— start Source material —
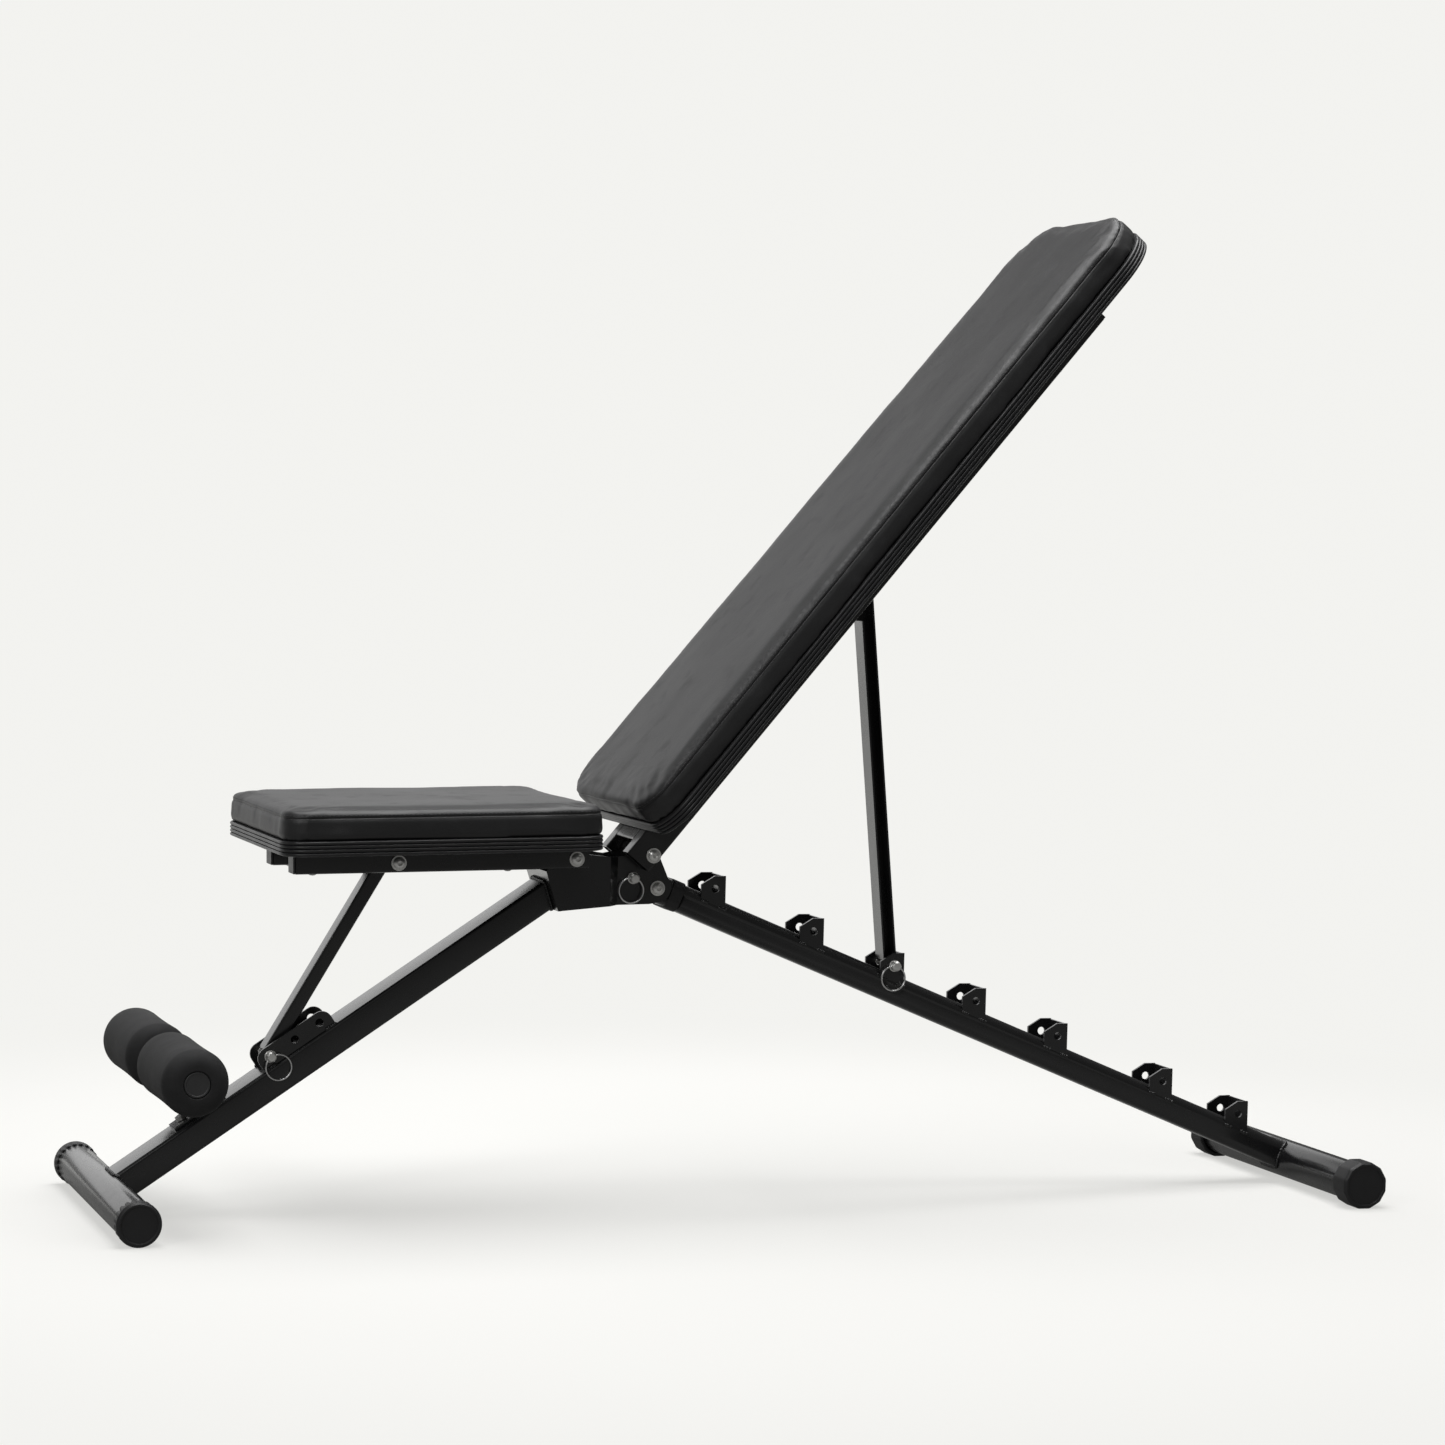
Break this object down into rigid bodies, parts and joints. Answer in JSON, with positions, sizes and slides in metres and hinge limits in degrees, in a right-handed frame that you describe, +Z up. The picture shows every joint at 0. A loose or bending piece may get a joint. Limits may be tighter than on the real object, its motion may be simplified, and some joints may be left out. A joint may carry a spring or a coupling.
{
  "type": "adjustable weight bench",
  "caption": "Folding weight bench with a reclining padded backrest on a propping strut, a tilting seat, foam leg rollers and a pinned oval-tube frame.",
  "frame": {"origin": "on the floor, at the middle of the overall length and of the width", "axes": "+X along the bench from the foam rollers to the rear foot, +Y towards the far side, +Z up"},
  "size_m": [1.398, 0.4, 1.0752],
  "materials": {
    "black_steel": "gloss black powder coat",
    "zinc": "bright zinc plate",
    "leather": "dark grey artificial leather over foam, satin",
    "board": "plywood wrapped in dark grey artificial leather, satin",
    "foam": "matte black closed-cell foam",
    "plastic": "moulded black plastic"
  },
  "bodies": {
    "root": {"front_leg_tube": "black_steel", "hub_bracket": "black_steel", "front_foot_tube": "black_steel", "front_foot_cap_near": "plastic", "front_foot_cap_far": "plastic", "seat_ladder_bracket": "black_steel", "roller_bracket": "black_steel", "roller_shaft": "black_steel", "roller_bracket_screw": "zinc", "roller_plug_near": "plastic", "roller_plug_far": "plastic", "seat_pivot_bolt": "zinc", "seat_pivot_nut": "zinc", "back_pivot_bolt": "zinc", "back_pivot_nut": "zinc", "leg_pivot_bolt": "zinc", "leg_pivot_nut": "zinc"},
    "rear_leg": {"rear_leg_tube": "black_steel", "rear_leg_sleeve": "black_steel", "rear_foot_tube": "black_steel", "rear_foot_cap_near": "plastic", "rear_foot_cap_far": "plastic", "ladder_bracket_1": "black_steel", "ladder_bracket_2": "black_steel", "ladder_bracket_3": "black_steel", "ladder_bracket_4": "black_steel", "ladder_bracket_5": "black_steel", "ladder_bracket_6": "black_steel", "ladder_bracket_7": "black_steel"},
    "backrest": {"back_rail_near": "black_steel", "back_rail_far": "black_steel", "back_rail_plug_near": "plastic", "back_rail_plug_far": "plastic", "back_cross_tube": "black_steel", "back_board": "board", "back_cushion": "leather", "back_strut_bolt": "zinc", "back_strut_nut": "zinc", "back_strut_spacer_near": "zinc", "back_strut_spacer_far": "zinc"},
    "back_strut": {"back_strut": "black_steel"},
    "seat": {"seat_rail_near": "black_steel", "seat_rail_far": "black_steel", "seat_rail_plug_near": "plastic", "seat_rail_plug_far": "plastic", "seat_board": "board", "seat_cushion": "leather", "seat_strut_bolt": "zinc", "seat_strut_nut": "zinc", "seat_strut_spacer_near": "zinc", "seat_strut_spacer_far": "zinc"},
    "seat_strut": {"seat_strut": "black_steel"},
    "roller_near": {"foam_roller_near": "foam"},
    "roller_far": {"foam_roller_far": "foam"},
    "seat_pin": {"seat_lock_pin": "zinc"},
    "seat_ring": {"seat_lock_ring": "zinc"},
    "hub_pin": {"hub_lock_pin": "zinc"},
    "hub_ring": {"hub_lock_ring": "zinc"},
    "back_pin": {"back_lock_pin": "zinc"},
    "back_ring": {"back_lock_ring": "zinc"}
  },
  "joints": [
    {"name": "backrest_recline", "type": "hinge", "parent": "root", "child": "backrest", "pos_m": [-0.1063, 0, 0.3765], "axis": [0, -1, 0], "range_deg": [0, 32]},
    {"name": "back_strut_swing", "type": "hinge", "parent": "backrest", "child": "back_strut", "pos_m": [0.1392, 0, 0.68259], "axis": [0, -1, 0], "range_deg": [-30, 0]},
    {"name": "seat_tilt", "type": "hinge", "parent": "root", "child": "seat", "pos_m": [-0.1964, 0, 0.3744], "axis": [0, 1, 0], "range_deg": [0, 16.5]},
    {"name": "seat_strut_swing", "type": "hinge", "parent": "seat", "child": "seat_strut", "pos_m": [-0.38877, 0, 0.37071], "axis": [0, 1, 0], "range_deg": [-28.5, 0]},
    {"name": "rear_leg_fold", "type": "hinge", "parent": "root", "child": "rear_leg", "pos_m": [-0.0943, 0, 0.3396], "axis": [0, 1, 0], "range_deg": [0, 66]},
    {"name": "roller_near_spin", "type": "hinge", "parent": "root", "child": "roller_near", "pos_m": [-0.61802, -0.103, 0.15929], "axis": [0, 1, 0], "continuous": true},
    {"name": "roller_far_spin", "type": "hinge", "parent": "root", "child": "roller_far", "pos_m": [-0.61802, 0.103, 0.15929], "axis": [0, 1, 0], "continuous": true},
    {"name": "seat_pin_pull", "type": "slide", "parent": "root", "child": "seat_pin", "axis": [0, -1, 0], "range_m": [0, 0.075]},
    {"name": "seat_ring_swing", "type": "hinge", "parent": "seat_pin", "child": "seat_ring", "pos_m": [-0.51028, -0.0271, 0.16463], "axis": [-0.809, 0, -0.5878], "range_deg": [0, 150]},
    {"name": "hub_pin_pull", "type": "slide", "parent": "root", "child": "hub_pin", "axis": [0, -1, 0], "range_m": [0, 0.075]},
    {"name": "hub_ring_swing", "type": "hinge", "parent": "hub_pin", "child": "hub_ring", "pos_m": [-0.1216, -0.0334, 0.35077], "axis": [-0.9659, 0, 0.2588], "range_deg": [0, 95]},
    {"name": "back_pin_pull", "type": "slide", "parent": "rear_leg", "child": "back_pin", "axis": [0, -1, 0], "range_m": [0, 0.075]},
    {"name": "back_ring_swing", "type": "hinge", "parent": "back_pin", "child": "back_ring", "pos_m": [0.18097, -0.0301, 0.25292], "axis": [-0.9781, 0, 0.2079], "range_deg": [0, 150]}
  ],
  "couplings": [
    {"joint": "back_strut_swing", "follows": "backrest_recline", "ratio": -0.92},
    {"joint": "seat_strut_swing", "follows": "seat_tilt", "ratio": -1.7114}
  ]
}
— end Source material —
▶ **Set exercise**
Tally the lines of the listing above that include the word "joints". Answer with the number alone.

▶ **Task result**
2